I am perfectly fine with it being considered part of the basic, taxpayer-supported functions of government agencies to be providing the public with relevant data.

If there is a concrete abuse or wildly disproportionate cost problem in particular areas, that may need to be addressed with charges for particular kinds or patterns of access.

2 comments

You might be fine but any taxpayer expense must be justified and cheaper alternatives explored. This is someone else's money so it is very easy to feel entitled but every penny saved here can go into other better things like conservation, infra in parks etc.
At what cost? Rest APIs are very expensive ways for the government to make CSV data available to the public.
They are a whole lot less expensive than tracking customer usage and billing for it, and a whole lot more useful to the public than having the data nominally publicly accessible but only "on display in the bottom of a locked filing cabinet stuck in a disused lavatory with a sign on the door saying Beware of the Leopard." [0]

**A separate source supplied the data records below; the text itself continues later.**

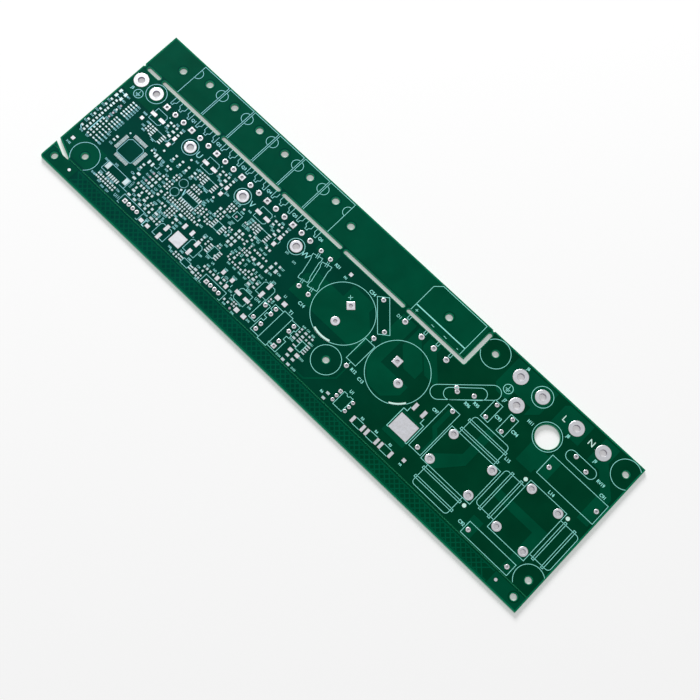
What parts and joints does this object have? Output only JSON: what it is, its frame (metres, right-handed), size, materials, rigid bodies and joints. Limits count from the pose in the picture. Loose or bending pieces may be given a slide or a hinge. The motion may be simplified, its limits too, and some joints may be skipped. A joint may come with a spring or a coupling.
{
  "type": "printed circuit board",
  "caption": "Long bare green circuit board of a three-phase power driver, with tinned lands and pads, drilled holes, routed slots and a scored break-off rail.",
  "frame": {"origin": "middle of the board's underside", "axes": "+X along the long side towards the mains end, +Y from the break-off rail towards the device strip, +Z out of the face that takes the parts"},
  "size_m": [0.293, 0.0856, 0.0017],
  "materials": {
    "board": "satin solder mask over glass laminate",
    "tinned_copper": "bright solder coat",
    "legend": "printed ink",
    "bare_laminate": "cut glass laminate"
  },
  "bodies": {
    "root": {"board": "board", "bulk_capacitor_lands": "tinned_copper", "ceramic_capacitor_pads": "tinned_copper", "choke_lands": "tinned_copper", "connector_pads": "tinned_copper", "controller_pads": "tinned_copper", "converter_pads": "tinned_copper", "crystal_pads": "tinned_copper", "diode_pads": "tinned_copper", "earth_lands": "tinned_copper", "electrolytic_pads": "tinned_copper", "fiducials": "tinned_copper", "film_capacitor_lands": "tinned_copper", "gate_driver_pads": "tinned_copper", "header_lands": "tinned_copper", "isolator_lands": "tinned_copper", "logic_pads": "tinned_copper", "mains_terminal_lands": "tinned_copper", "motor_terminal_lands": "tinned_copper", "rectifier_lands": "tinned_copper", "resistor_lands": "tinned_copper", "shunt_pads": "tinned_copper", "surge_lands": "tinned_copper", "tab_transistor_pads": "tinned_copper", "transformer_lands": "tinned_copper", "transistor_lands": "tinned_copper"}
  },
  "joints": []
}
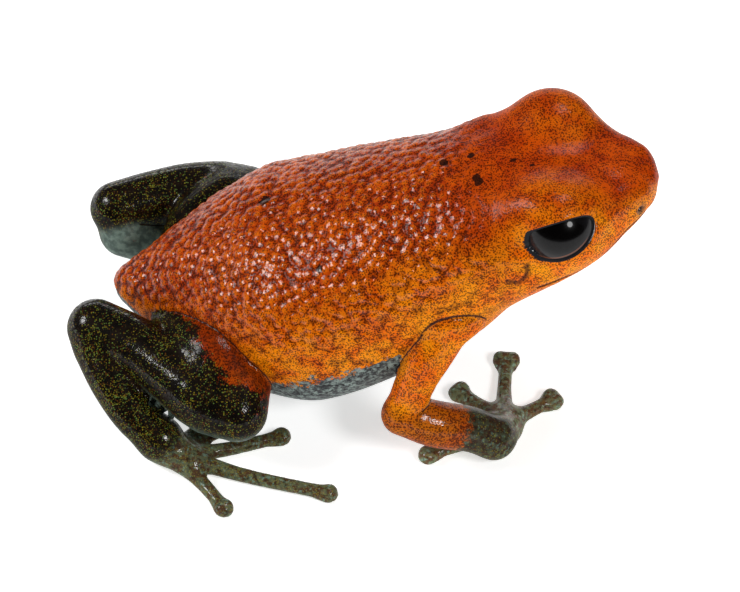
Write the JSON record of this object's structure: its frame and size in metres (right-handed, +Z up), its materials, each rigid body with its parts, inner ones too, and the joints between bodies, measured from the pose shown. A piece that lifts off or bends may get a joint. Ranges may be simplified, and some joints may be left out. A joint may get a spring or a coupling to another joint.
{
  "type": "strawberry poison dart frog model",
  "caption": "Life-size still model of a sitting strawberry poison dart frog, orange with dark speckled legs and black eyes.",
  "frame": {"origin": "centre of the bounding box at floor level, under the belly", "axes": "+X is the way the frog faces, +Y is its left side, +Z is up from the floor that it sits on"},
  "size_m": [0.0224, 0.0164, 0.0118],
  "materials": {
    "head_skin": "wet smooth skin, orange with fine black stipple",
    "back_skin": "wet granular skin, red-orange with fine black stipple",
    "arm_skin": "wet smooth skin, orange with fine black stipple",
    "hand_skin": "satin skin, grey-green with brown and teal patches",
    "leg_skin": "wet skin, black-brown with fine green and gold specks",
    "foot_skin": "satin skin, brown with green, gold and teal specks",
    "eye_surface": "polished, near black with a dark grey iris"
  },
  "bodies": {
    "root": {"head": "head_skin", "torso": "back_skin", "eye_right": "eye_surface", "eye_left": "eye_surface", "upper_arm_right": "arm_skin", "forearm_right": "arm_skin", "hand_right": "hand_skin", "upper_arm_left": "arm_skin", "forearm_left": "arm_skin", "hand_left": "hand_skin", "thigh_right": "leg_skin", "shank_right": "leg_skin", "tarsus_right": "leg_skin", "foot_right": "foot_skin", "thigh_left": "leg_skin", "shank_left": "leg_skin", "tarsus_left": "leg_skin", "foot_left": "foot_skin"}
  },
  "joints": []
}
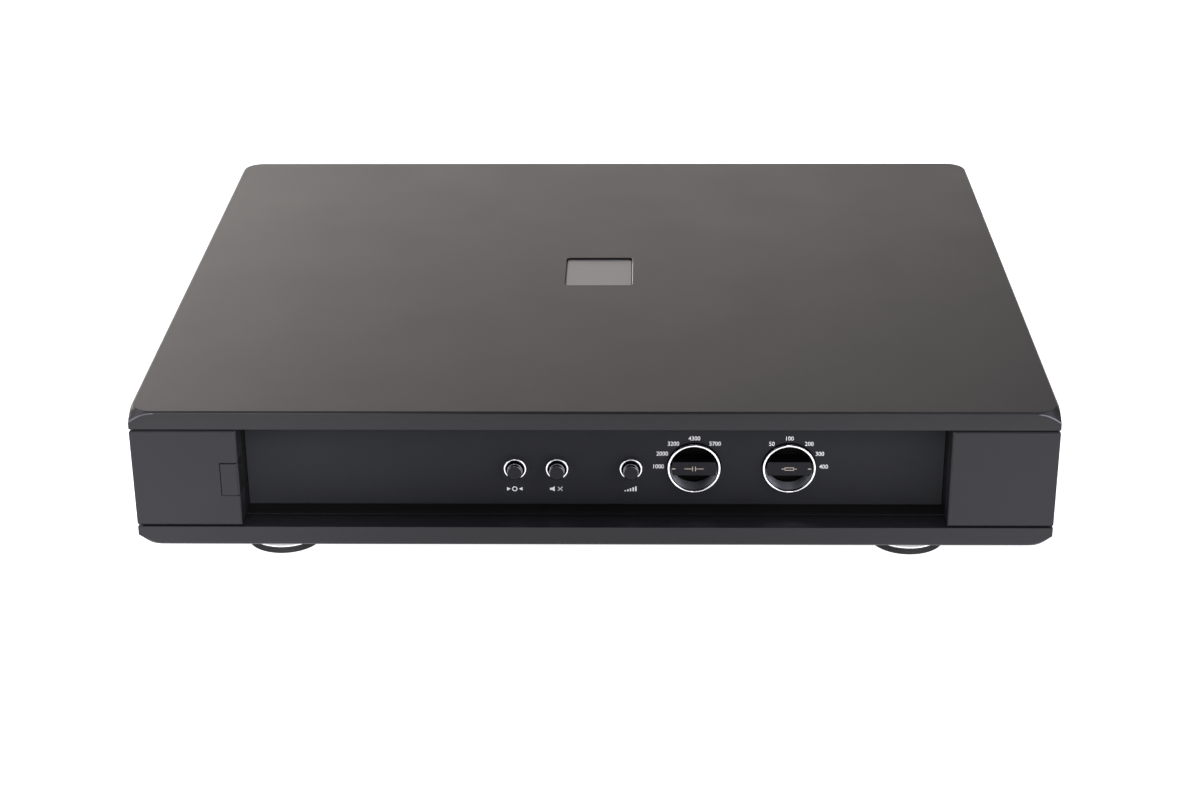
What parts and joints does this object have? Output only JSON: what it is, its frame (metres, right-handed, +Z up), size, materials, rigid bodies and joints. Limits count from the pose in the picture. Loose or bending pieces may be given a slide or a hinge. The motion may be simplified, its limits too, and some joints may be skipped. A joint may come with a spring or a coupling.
{
  "type": "phono preamp",
  "caption": "Full-width phono preamp: flat slab case with a deep front recess that holds push buttons and rotary dials, a power button in the left block, connectors at the rear and round feet.",
  "frame": {"origin": "centre of the bounding box in plan, on the surface that the feet stand on", "axes": "+X to the right seen from the front, along the width; +Y from the front face to the rear connectors; +Z up"},
  "size_m": [0.433, 0.37, 0.0795],
  "materials": {
    "cover_finish": "satin",
    "case_finish": "satin",
    "recess_finish": "satin",
    "fascia_finish": "satin",
    "plate_metal": "satin",
    "panel_finish": "satin",
    "sheet_steel": "satin",
    "foot_rubber": "matte",
    "foot_disc_white": "gloss",
    "bright_screws": "satin",
    "black_screws": "satin",
    "bright_rod": "satin",
    "spring_wire": "satin",
    "switch_black": "matte",
    "dial_black": "satin",
    "bright_ring": "polished",
    "wafer_brown": "matte",
    "button_black": "gloss",
    "board_green": "satin",
    "connector_black": "matte",
    "latch_steel": "satin",
    "socket_gold": "polished",
    "pillar_brass": "satin",
    "fuse_ceramic": "satin",
    "transformer_tape": "satin",
    "capacitor_blue": "gloss",
    "capacitor_red": "satin",
    "wire_brown": "satin"
  },
  "bodies": {
    "case": {"top_cover": "cover_finish", "badge_plate": "plate_metal", "base": "case_finish", "left_side_frame": "case_finish", "right_side_frame": "case_finish", "recess_surround": "recess_finish", "fascia_panel": "fascia_finish", "switch_bracket": "sheet_steel", "rear_panel": "panel_finish", "feet": "foot_rubber", "foot_discs": "foot_disc_white", "foot_screws": "bright_screws", "cover_screws": "black_screws", "rear_panel_screws": "black_screws", "connector_screws": "black_screws", "board_screws": "bright_screws", "power_button_spring": "spring_wire", "mains_switch": "switch_black", "mains_switch_bracket": "sheet_steel", "rotary_switches": "wafer_brown", "switch_nuts": "bright_screws", "button_bezels": "bright_ring", "button_switches": "switch_black", "mono_spring": "spring_wire", "mute_spring": "spring_wire", "gain_spring": "spring_wire", "control_board": "board_green", "balanced_input_left": "connector_black", "balanced_input_right": "connector_black", "input_inserts": "connector_black", "balanced_output_left": "connector_black", "balanced_output_right": "connector_black", "input_sockets": "socket_gold", "output_sockets": "socket_gold", "earth_post": "socket_gold", "mains_inlet": "connector_black", "transformer": "transformer_tape", "transformer_plate": "sheet_steel", "transformer_bolt": "bright_screws", "main_board": "board_green", "board_pillars": "pillar_brass", "smoothing_capacitors": "capacitor_blue", "coupling_capacitors": "capacitor_red", "mains_wiring": "wire_brown"},
    "capacitance_dial": {"capacitance_knob": "dial_black", "capacitance_knob_rim": "bright_ring", "capacitance_spindle": "bright_rod"},
    "load_dial": {"load_knob": "dial_black", "load_knob_rim": "bright_ring", "load_spindle": "bright_rod"},
    "mono_push": {"mono_button": "button_black"},
    "mute_push": {"mute_button": "button_black"},
    "gain_push": {"gain_button": "button_black"},
    "power_push": {"power_button": "case_finish", "power_push_rod": "bright_rod"},
    "left_latch": {"input_latch_left": "latch_steel"},
    "right_latch": {"input_latch_right": "latch_steel"},
    "fuse_tray": {"fuse_drawer": "connector_black", "fuse": "fuse_ceramic"},
    "earth_thumb_nut": {"earth_nut": "socket_gold"}
  },
  "joints": [
    {"name": "capacitance_turn", "type": "hinge", "parent": "case", "child": "capacitance_dial", "pos_m": [0.0475, -0.1623, 0.0402], "axis": [0, -1, 0], "range_deg": [-120, 0]},
    {"name": "load_turn", "type": "hinge", "parent": "case", "child": "load_dial", "pos_m": [0.0929, -0.1623, 0.0402], "axis": [0, -1, 0], "range_deg": [0, 120]},
    {"name": "mono_press", "type": "slide", "parent": "case", "child": "mono_push", "axis": [0, 1, 0], "range_m": [0, 0.002], "stiffness_N_per_m": 500, "springref_m": -0.001, "deforming": ["mono_spring"]},
    {"name": "mute_press", "type": "slide", "parent": "case", "child": "mute_push", "axis": [0, 1, 0], "range_m": [0, 0.002], "stiffness_N_per_m": 500, "springref_m": -0.001, "deforming": ["mute_spring"]},
    {"name": "gain_press", "type": "slide", "parent": "case", "child": "gain_push", "axis": [0, 1, 0], "range_m": [0, 0.002], "stiffness_N_per_m": 500, "springref_m": -0.001, "deforming": ["gain_spring"]},
    {"name": "power_press", "type": "slide", "parent": "case", "child": "power_push", "axis": [0, 1, 0], "range_m": [0, 0.0025], "stiffness_N_per_m": 800, "springref_m": -0.001, "deforming": ["power_button_spring"]},
    {"name": "left_latch_press", "type": "slide", "parent": "case", "child": "left_latch", "axis": [0, -1, 0], "range_m": [0, 0.0015], "stiffness_N_per_m": 400, "springref_m": -0.001},
    {"name": "right_latch_press", "type": "slide", "parent": "case", "child": "right_latch", "axis": [0, -1, 0], "range_m": [0, 0.0015], "stiffness_N_per_m": 400, "springref_m": -0.001},
    {"name": "fuse_drawer_slide", "type": "slide", "parent": "case", "child": "fuse_tray", "axis": [0, 1, 0], "range_m": [0, 0.012]},
    {"name": "earth_nut_turn", "type": "hinge", "parent": "case", "child": "earth_thumb_nut", "pos_m": [0.045, 0.1764, 0.0451], "axis": [0, 1, 0], "range_deg": [0, 720]}
  ]
}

[0] Douglas Adams, Hitchhiker's Guide to the Galaxy

not in this case that's my whole point . they are choosing the most expensive (and riskiest) way to make csv files available to the public
There's likely some truth that CSV would work well here, and would likely be cheaper to operate. I wouldn't be surprised if a lot of clients are or could be doing full transfers of the data and doing their own queries.

I'd be pretty happy with sqlite dumps too.

I don't really have an issue with the REST, though. I wouldn't be surprised if this was just a standard and cheap to set up Django+REST libraries stack. Yeah, the compute costs are higher than transferring static files, but I'd be shocked if this was taking enough QPS for the difference in cost to make a meaningful difference.

I get wanting the government to be responsible, but this veers a bit too far into Brutalist architecture as an organizational principle.